Saturday, June 25, 4:00 pm - 5:30 pm
Three speakers discussed adult learning, a public librarian and two academic librarians.
Brook Berry of the New York Public Library described the Click on @ the library computer classes. Offering about 200 classes a month, the program has, to date, provided computer training to over 60 thousand patrons. They have had good attendance from every demographic except one--19 to 34 year-old black and Hispanic males. A special marketing effort raised awareness of the program in that group but did not get them in the door.
Elizabeth Mulherrin is the Instructional Services Librarian from the University of Maryland University College. UMUC has had a long-term commitment to distance learning, including classes for overseas service personnel. Their faculty includes adjuncts from all over the world teaching both face-to-face and on-line classes. They have discovered that adults, who tend to be self-motivated learners, will take an on-line library class with tutorials and exercises, even when it is not tied to any course.

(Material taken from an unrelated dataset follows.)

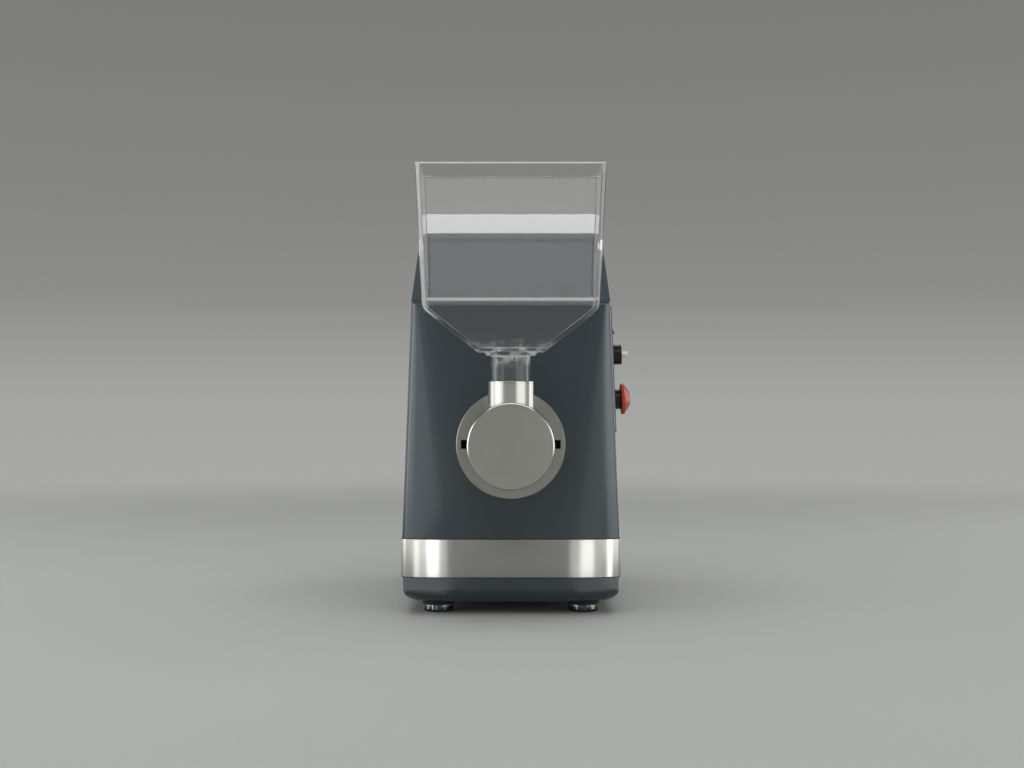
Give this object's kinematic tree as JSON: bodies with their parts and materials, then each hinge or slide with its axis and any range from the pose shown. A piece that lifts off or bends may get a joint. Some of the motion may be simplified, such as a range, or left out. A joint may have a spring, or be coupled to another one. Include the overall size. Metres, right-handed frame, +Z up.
{
  "type": "nut butter grinder",
  "caption": "Countertop mill with a tapered painted body on feet, a grinding head on its front and a clear open hopper; switch, reset and stop buttons on the right side.",
  "frame": {"origin": "on the floor under the middle of the part's outline seen from above", "axes": "+X to the right of someone facing the front, front faces -Y, +Z up"},
  "size_m": [0.2934, 0.4662, 0.555],
  "materials": {
    "painted_shell": "slate grey satin powder coat",
    "painted_tray": "slate grey satin powder coat",
    "painted_panel": "slate grey satin powder coat",
    "painted_motor": "blue grey machine enamel",
    "brushed_band": "stainless steel brushed along its length",
    "turned_head": "fine turned and bead-blasted stainless steel",
    "brushed_tube": "polished stainless tube",
    "steel_parts": "plain machined steel",
    "zinc_fasteners": "bright zinc plate",
    "cast_parts": "painted grey iron",
    "foot_steel": "nickel plated",
    "foot_rubber": "black rubber",
    "clear_acrylic": "clear polished acrylic sheet",
    "black_plastic": "satin black nylon",
    "dark_plastic": "dark moulded plastic",
    "pale_plastic": "pale moulded plastic",
    "white_button": "glossy white",
    "red_plastic": "red moulded plastic",
    "seal_rubber": "red silicone rubber",
    "spider_rubber": "orange polyurethane",
    "copper_wire": "lacquered copper wire",
    "brass_pins": "plated brass"
  },
  "bodies": {
    "body": {"body_shell": "painted_shell", "base_tray": "painted_tray", "trim_band": "brushed_band", "rear_cover": "painted_shell", "cover_screws": "zinc_fasteners", "chassis_plate": "steel_parts", "chassis_bolts": "zinc_fasteners", "bulkhead": "steel_parts", "bearing_housing": "cast_parts", "bearing_bolts": "zinc_fasteners", "front_bearing": "steel_parts", "rear_bearing": "steel_parts", "motor_shell": "painted_motor", "motor_stator": "steel_parts", "motor_windings": "copper_wire", "motor_front_bell": "painted_motor", "motor_rear_bell": "painted_motor", "motor_bearings": "steel_parts", "fan_cowl": "painted_motor", "motor_cradle": "steel_parts", "terminal_box": "painted_motor", "contactor": "pale_plastic", "start_capacitor": "pale_plastic", "power_inlet": "black_plastic", "inlet_pins": "brass_pins", "mounting_flange": "turned_head", "flange_bolts": "zinc_fasteners", "head_screws": "zinc_fasteners", "grinder_housing": "turned_head", "shaft_seal": "foot_rubber", "inlet_tube": "brushed_tube", "fixed_burr": "steel_parts", "control_panel": "painted_panel", "switch_body": "black_plastic", "reset_body": "black_plastic", "estop_body": "black_plastic", "estop_contacts": "dark_plastic", "feet": "foot_steel", "foot_pads": "foot_rubber", "foot_bolts": "zinc_fasteners"},
    "drive": {"main_shaft": "steel_parts", "front_coupling": "steel_parts", "coupling_spider": "spider_rubber", "rear_coupling": "steel_parts", "motor_rotor": "steel_parts", "motor_fan": "dark_plastic", "feed_screw": "steel_parts", "turning_burr": "steel_parts", "burr_nut": "zinc_fasteners"},
    "cap": {"front_cap": "turned_head", "cap_seal": "seal_rubber"},
    "hopper": {"hopper_front_panel": "clear_acrylic", "hopper_back_panel": "clear_acrylic", "hopper_sides": "clear_acrylic", "hopper_collar": "clear_acrylic", "hopper_tube": "clear_acrylic"},
    "rocker": {"switch_rocker": "black_plastic"},
    "reset": {"reset_button": "white_button"},
    "stop_stem": {"estop_stem": "dark_plastic"},
    "stop_head": {"estop_head": "red_plastic"}
  },
  "joints": [
    {"name": "drive_spin", "type": "hinge", "parent": "body", "child": "drive", "pos_m": [-0.00841, -0.1511, 0.215], "axis": [0, 1, 0], "continuous": true},
    {"name": "hopper_lift", "type": "slide", "parent": "body", "child": "hopper", "axis": [0, 0, 1], "range_m": [0, 0.06]},
    {"name": "cap_pull", "type": "slide", "parent": "body", "child": "cap", "axis": [0, -1, 0], "range_m": [0, 0.05]},
    {"name": "power_rock", "type": "hinge", "parent": "body", "child": "rocker", "pos_m": [0.1168, -0.0751, 0.36296], "axis": [0, 1, 0], "range_deg": [0, 24]},
    {"name": "reset_press", "type": "slide", "parent": "body", "child": "reset", "axis": [-0.9992, 0, -0.04], "range_m": [0, 0.003], "stiffness_N_per_m": 400, "springref_m": -0.001},
    {"name": "estop_press", "type": "slide", "parent": "body", "child": "stop_stem", "axis": [-0.9992, 0, -0.04], "range_m": [0, 0.004]},
    {"name": "estop_twist", "type": "hinge", "parent": "stop_stem", "child": "stop_head", "pos_m": [0.1415, -0.0751, 0.2708], "axis": [0.9992, 0, 0.04], "range_deg": [0, 45], "stiffness_Nm_per_rad": 0.02}
  ]
}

The Library Instruction Coordinator at Long Island University, Robert S. Nelson, conducted a study recently of adult learners during library instruction. He discovered that one of the most effective presentations was demonstration software--where what the teacher does on the computer happens simultaneously at the student computers. This allows the students to observe and, most importantly, take notes. They will later use their own notes (rather than handouts) for replicating the activities.
A second strategy that worked well with adult learners at Long Island University was to assign a research counselor to each student. This strategy, in fact, snowballed. A student would have a good interaction with his or her research counselor and then would tell friends to contact the same librarian for assistance.
Nelson said that these two strategies work for adult learners because they use their life experience. Adult learners were taught to take notes and prefer to work from notes. Adults, unlike traditionally-aged college students, are used to making appointments for individual consultation (doctor, insurance agent, stock broker, etc.) and were comfortable with the same set-up for working with a librarian.
These last observations made me more confident that I can work with adult learners--just teach them the way I like to be taught. But they left a big question in my mind about how to teach 19-year olds. If they won't take notes and they won't meet with me, what is the best way to reach them?